West has appeared in many long-running series: Midsomer Murders, Waking the Dead and Poirot, as well as one-off dramas. He played Anthony Blunt in Cambridge Spies, a BBC production about the four British spies, starring alongside Toby Stephens (Philby), Tom Hollander (Burgess) and Rupert Penry-Jones (Maclean). He reprised his role as Blunt in "Olding", the premiere episode of the third season of The Crown released in 2019.

In 2006, West took the lead role in a BBC production of Random Quest adapted from the short story by John Wyndham and the next year played Edward Heath in Margaret Thatcher – The Long Walk to Finchley, also for the BBC. In 2010 he played Peter Scabius in the televised adaptation of William Boyd's novel Any Human Heart, while in 2011 he starred as Zak Gist in the ITV series Eternal Law. In addition, he appeared in the BBC sitcom As Time Goes By, as Terry in the episode "We'll Always Have Paris" (1994).

He played Frank Edwards in the ITV drama Mr Selfridge, and Sir Walter Pole in the 2015 BBC adaptation of Jonathan Strange and Mr Norrell.

He stars in the Channel Five series (broadcast in September 2020) All Creatures Great and Small as Siegfried Farnon.
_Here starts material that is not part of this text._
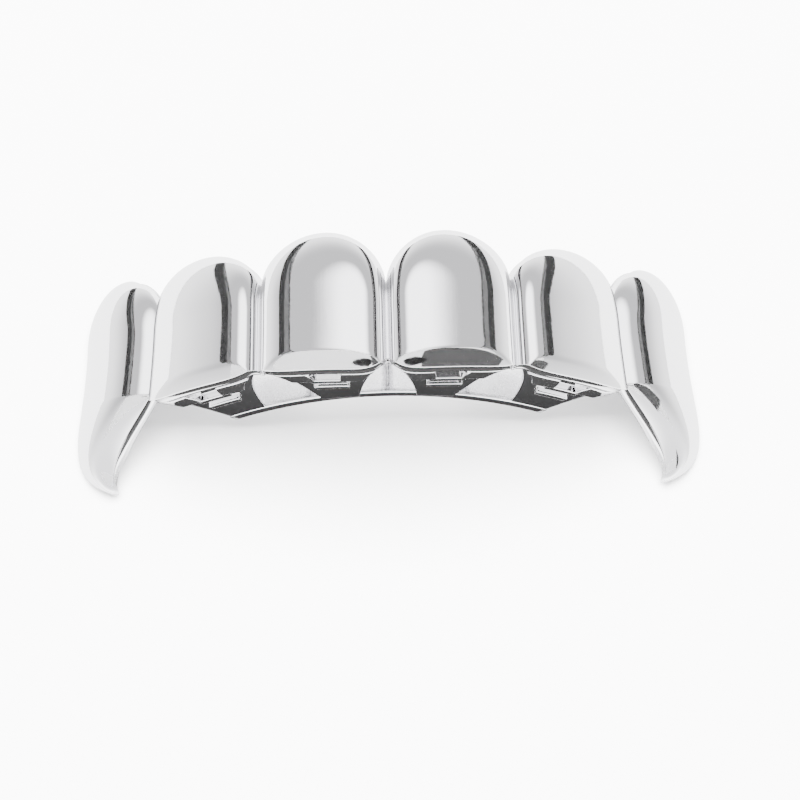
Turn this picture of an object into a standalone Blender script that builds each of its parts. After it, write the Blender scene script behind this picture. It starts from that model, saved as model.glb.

A second six-episode series and Christmas special was broadcast in 2021, followed by a third season airing in late 2022.

West is regularly heard on radio as a reader or reciter and has performed in many radio dramas, including Otherkin by Laura Wade, Present Laughter by Noël Coward, Len Deighton's Bomber, Life and Fate by Vasily Grossman, Michael Frayn's Here, The Meaning of Zong by Giles Terera and The Homecoming as Lenny to Harold Pinter's Max. In 2011, he made his radio directing debut with a production of Money by Edward Bulwer-Lytton on BBC Radio 3.